October 2024

IZA DP No. 17346: Do Big Inequalities in Executive Pay Hurt Firm Performance?

Richard Yiu-Ming Chung, Jed DeVaro, Scott Fung

Research Question/Issue: Do large, within-firm executive pay differences hurt firm performance? Prior literature shows mixed results concerning the sign of the relationship between executive pay disparity and firm performance. This study evaluates that literature, clarifies what tournament theory predicts about the relationship, identifies methodological pitfalls and how to address them, and guides future scholarship in this area of considerable importance to firms and policy makers. Research Findings/Insights: We estimate the relationship using improved methodology and find evidence of an inverted-U shaped relationship between the executive pay spread and firm performance. However, the peak of this inverted U occurs at such a high level of the executive pay spread that it is practically irrelevant in most firms. The inverted U is found using a market-based measure of firm performance, but not a returns-based measure (i.e., ROA).

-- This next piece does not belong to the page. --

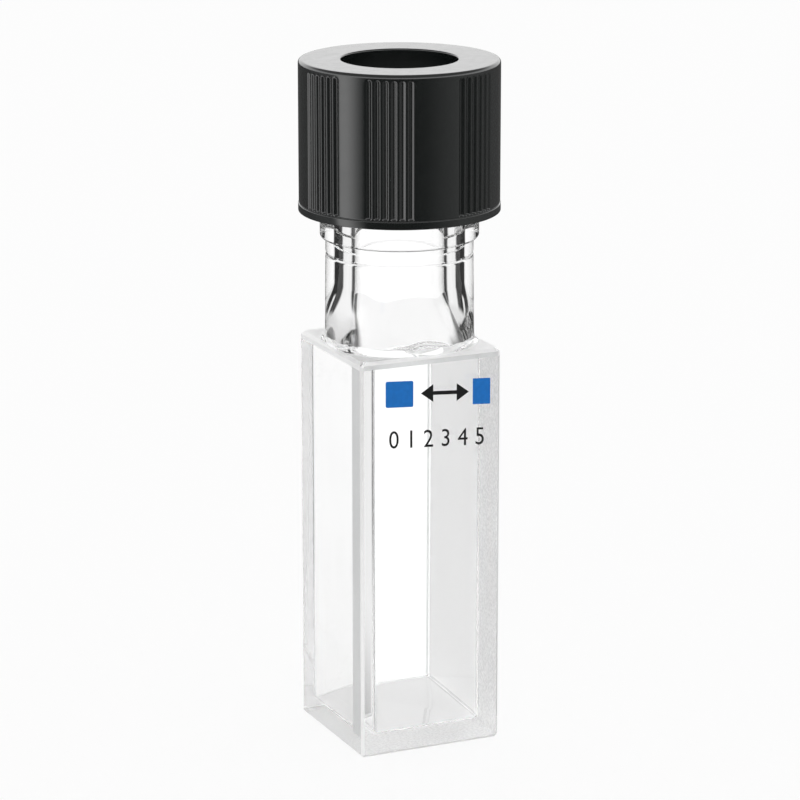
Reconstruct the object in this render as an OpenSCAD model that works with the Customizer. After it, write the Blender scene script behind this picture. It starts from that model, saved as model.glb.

Theoretical/Academic Implications: This study addresses the theoretical and empirical limitations of the prior literature, thereby providing more credible estimates of the relationship between pay disparity and firm performance. Tournament theory offers a unified framework that can explain an inverted-U-shaped relationship between the executive pay spread and firm performance. Practitioner/Policy Implications: Our results should reduce public concerns that CEOs increase their own compensation to exorbitant levels, to the detriment of firm performance.